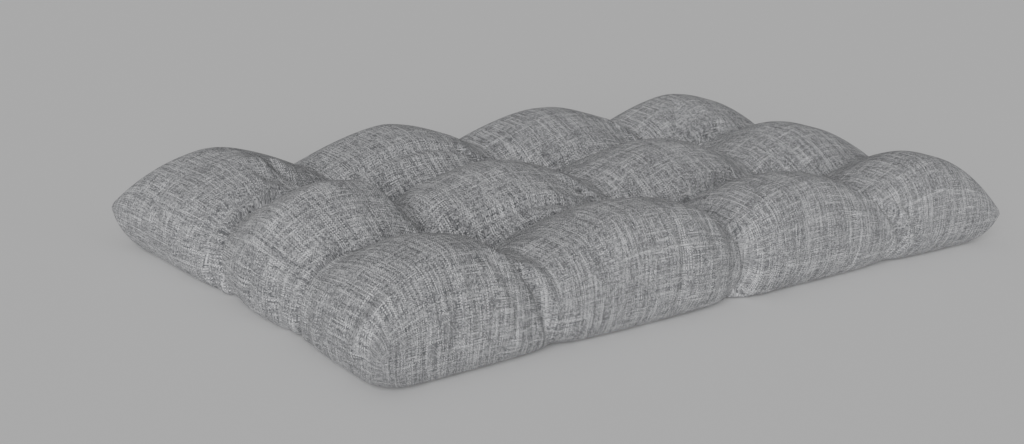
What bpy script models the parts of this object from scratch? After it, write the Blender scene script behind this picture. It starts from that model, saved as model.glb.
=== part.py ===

━━━

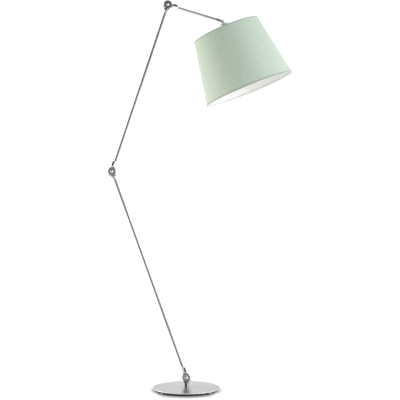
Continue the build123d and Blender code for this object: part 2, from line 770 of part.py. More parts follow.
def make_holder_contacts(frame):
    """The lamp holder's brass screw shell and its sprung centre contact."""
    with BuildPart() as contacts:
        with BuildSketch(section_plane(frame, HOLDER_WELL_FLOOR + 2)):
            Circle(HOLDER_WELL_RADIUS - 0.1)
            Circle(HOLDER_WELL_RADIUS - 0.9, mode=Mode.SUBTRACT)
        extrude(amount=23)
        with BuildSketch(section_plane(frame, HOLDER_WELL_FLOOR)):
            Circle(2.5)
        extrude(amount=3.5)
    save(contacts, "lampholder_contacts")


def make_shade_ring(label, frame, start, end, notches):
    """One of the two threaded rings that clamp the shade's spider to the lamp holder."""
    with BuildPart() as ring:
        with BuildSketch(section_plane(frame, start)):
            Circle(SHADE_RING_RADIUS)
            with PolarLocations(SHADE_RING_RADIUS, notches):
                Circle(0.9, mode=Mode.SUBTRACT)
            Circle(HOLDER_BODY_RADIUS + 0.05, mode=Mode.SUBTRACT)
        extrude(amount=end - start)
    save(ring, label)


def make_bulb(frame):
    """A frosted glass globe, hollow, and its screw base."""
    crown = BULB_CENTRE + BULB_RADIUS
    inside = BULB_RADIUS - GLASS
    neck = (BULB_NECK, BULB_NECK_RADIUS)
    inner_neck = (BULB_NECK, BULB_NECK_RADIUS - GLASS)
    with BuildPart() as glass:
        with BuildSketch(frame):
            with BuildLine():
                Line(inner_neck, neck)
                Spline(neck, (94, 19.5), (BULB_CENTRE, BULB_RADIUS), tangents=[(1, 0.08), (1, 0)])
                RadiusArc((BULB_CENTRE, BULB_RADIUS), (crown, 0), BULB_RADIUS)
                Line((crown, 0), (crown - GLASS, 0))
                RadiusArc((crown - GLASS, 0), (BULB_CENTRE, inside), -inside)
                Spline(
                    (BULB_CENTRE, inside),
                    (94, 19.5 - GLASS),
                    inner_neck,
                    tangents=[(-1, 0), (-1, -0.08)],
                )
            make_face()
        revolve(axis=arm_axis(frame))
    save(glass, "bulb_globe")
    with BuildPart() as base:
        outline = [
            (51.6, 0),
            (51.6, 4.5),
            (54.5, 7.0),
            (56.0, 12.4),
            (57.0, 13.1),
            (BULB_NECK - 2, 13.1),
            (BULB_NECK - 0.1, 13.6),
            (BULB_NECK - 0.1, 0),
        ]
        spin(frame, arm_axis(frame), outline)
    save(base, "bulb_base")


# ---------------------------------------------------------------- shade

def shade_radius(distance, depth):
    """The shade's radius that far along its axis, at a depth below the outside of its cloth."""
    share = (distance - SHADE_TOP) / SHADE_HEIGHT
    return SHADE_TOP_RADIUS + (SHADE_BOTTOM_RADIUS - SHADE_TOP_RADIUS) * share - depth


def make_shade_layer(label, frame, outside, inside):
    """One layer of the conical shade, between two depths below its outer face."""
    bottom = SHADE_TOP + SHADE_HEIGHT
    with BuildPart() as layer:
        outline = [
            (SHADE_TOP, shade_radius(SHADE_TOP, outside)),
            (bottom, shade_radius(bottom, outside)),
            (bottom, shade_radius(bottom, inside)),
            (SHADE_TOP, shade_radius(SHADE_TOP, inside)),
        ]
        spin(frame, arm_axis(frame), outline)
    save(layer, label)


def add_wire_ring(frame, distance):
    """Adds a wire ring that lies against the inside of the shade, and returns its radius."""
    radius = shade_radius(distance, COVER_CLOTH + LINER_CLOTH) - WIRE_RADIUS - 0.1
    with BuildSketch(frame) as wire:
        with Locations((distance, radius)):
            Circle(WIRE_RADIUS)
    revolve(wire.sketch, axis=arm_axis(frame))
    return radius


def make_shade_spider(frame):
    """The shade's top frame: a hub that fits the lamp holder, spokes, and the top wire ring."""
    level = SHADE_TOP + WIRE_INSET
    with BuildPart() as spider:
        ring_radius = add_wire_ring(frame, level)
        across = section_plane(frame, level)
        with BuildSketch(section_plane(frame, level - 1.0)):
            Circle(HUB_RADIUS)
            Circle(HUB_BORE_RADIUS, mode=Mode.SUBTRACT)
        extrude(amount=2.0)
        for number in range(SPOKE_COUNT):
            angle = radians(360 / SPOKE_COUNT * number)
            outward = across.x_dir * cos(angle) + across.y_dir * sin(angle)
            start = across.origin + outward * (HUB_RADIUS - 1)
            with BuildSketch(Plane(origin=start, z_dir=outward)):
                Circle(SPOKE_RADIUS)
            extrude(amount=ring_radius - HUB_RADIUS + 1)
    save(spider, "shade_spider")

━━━

> _Task details_
Nothing but the lines from the one with "Continue the build123d" to the one with "save(ring, label)" should be echoed, both of them included, exactly as written.

> _Result below_
Continue the build123d and Blender code for this object: part 2, from line 770 of part.py. More parts follow.
def make_holder_contacts(frame):
    """The lamp holder's brass screw shell and its sprung centre contact."""
    with BuildPart() as contacts:
        with BuildSketch(section_plane(frame, HOLDER_WELL_FLOOR + 2)):
            Circle(HOLDER_WELL_RADIUS - 0.1)
            Circle(HOLDER_WELL_RADIUS - 0.9, mode=Mode.SUBTRACT)
        extrude(amount=23)
        with BuildSketch(section_plane(frame, HOLDER_WELL_FLOOR)):
            Circle(2.5)
        extrude(amount=3.5)
    save(contacts, "lampholder_contacts")


def make_shade_ring(label, frame, start, end, notches):
    """One of the two threaded rings that clamp the shade's spider to the lamp holder."""
    with BuildPart() as ring:
        with BuildSketch(section_plane(frame, start)):
            Circle(SHADE_RING_RADIUS)
            with PolarLocations(SHADE_RING_RADIUS, notches):
                Circle(0.9, mode=Mode.SUBTRACT)
            Circle(HOLDER_BODY_RADIUS + 0.05, mode=Mode.SUBTRACT)
        extrude(amount=end - start)
    save(ring, label)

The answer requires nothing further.